By this means the company aimed at keeping the Negroes and whites in the plants divided. The superintendent and officials of the plant actually told the Negro workers that if they used a certain park they would lose their jobs. Why? Every white worker arid Negro worker should ask himself this question and think over it until he got the answer. Why were the bosses so anxious to prevent Negro workers and their wives and children from using a park along with white workers and their families? Was it because the bosses loved the whites so much that they wanted to save them from Negro contamination? But since when have bosses been so concerned about what happens to workers after they leave work? The reason is obvious. The boss wanted to keep them apart.

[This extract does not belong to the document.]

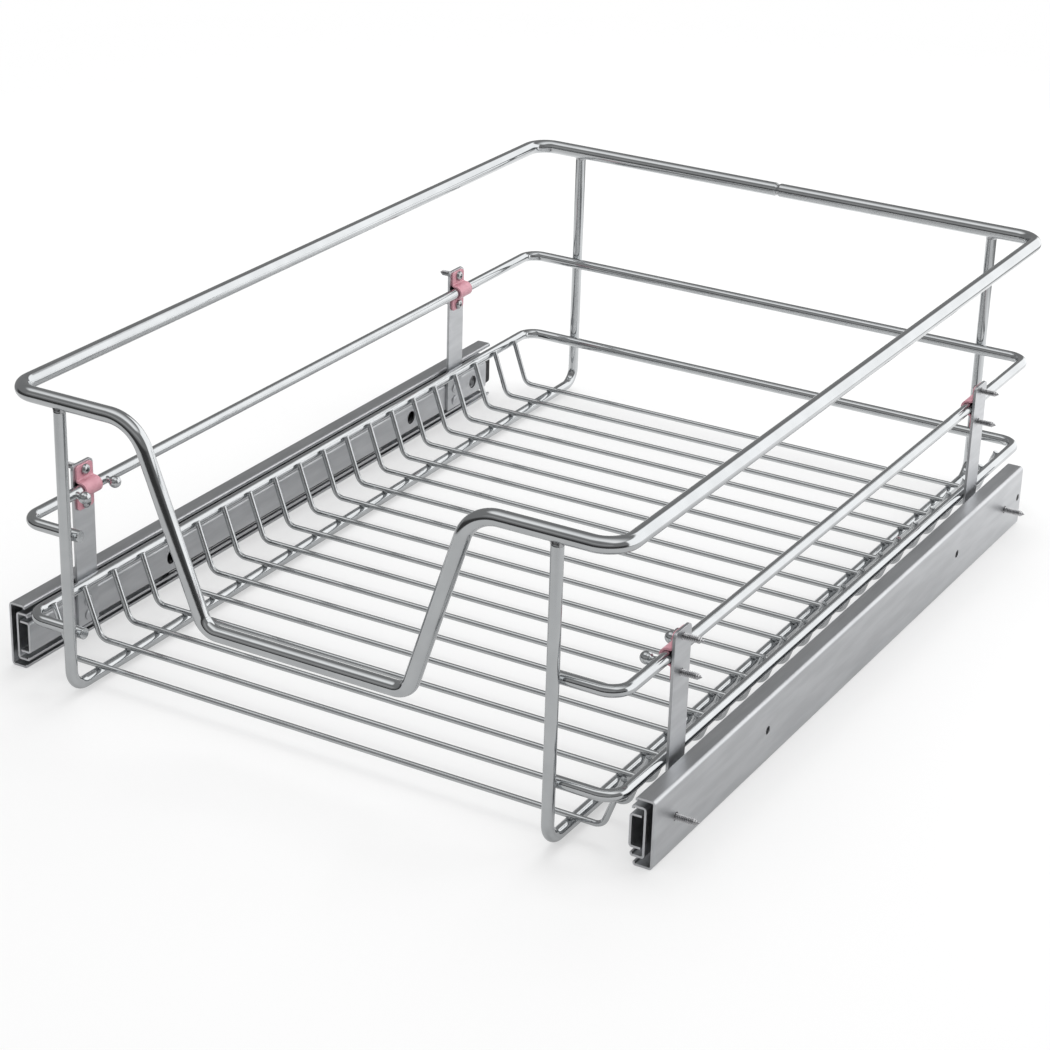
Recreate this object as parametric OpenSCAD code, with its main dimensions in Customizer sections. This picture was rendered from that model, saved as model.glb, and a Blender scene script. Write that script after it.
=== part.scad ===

Naturally the white workers should have opposed this immediately, should have demanded that the Negroes be allowed to use whatever park they wanted, should have insisted upon it. But the workers are not as quick as the bosses at seeing these things. They see them in time, however. In succeeding articles we shall see how the white steel-workers as a whole, recognized the necessity of cooperating with their Negro brothers in industry. We shall have to note particularly why they recognised it, and how this recognition expressed itself.